Not a Resignation—A Reclamation

I didn’t stop dating because I gave up on love. I stopped because I was tired of abandoning myself in pursuit of it.

Dating, as a practice, began to feel like a job interview for a position I wasn’t even sure I wanted. The scripts were rehearsed. The sparkle performative. The silences heavy with what we weren't saying.

Emotional Labor Disguised as Leisure

Each date became a micro-performance of worthiness. Was I interesting enough? Feminine enough? Not too needy, not too aloof? The entire premise began to collapse under the weight of its own artificiality. I wasn’t dating—I was performing emotional contortionism for potential partnership approval.

The Pause That Became a Practice

I originally planned to take a 30-day break. No apps. No swiping. No “let’s grab a drink.” That break became a gateway into the deepest intimacy of all: the one I was neglecting—with myself.

I didn’t just stop dating. I started living without outsourcing my sense of aliveness to another person’s validation. I built rituals around my values, not someone else’s availability. I created joy and meaning without needing it to be mirrored back romantically.

Post-Dating ≠ Anti-Love

Let me be clear: I still believe in connection, eros, communion. I adore partnership. But I now approach it from a place of wholeness—not hunger.
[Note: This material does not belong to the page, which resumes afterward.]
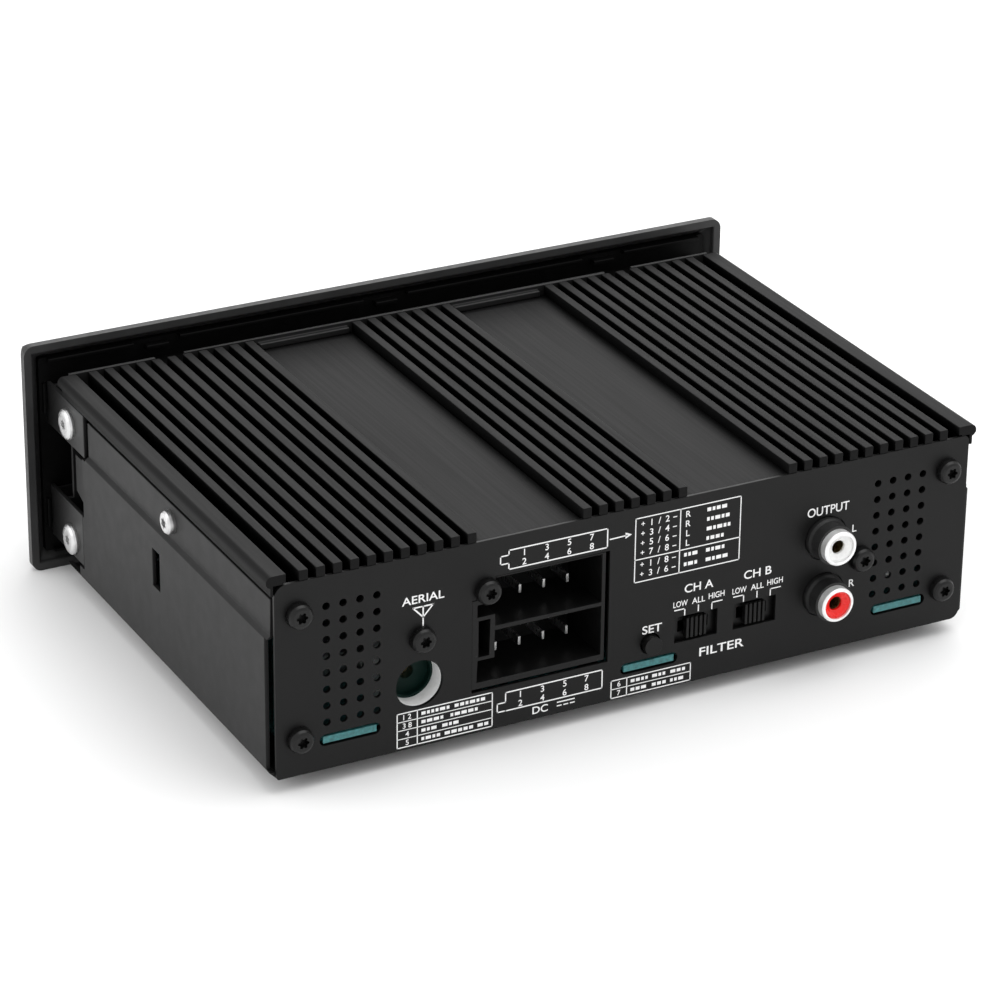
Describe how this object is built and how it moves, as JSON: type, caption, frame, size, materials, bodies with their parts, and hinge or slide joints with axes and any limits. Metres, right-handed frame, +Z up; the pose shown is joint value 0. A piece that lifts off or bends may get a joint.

I’m not waiting for someone to complete me. I’ve retired from the role of romantic job applicant. And I’ve become the architect of my own relational ecosystem—one that honors boundaries, mystery, interdependence, and delight.

That’s what N.D.A. is about. Not “no love”—but No Dating Allowed until the system changes and we reclaim what connection actually means.

And trust me… it’s so much better on the other side.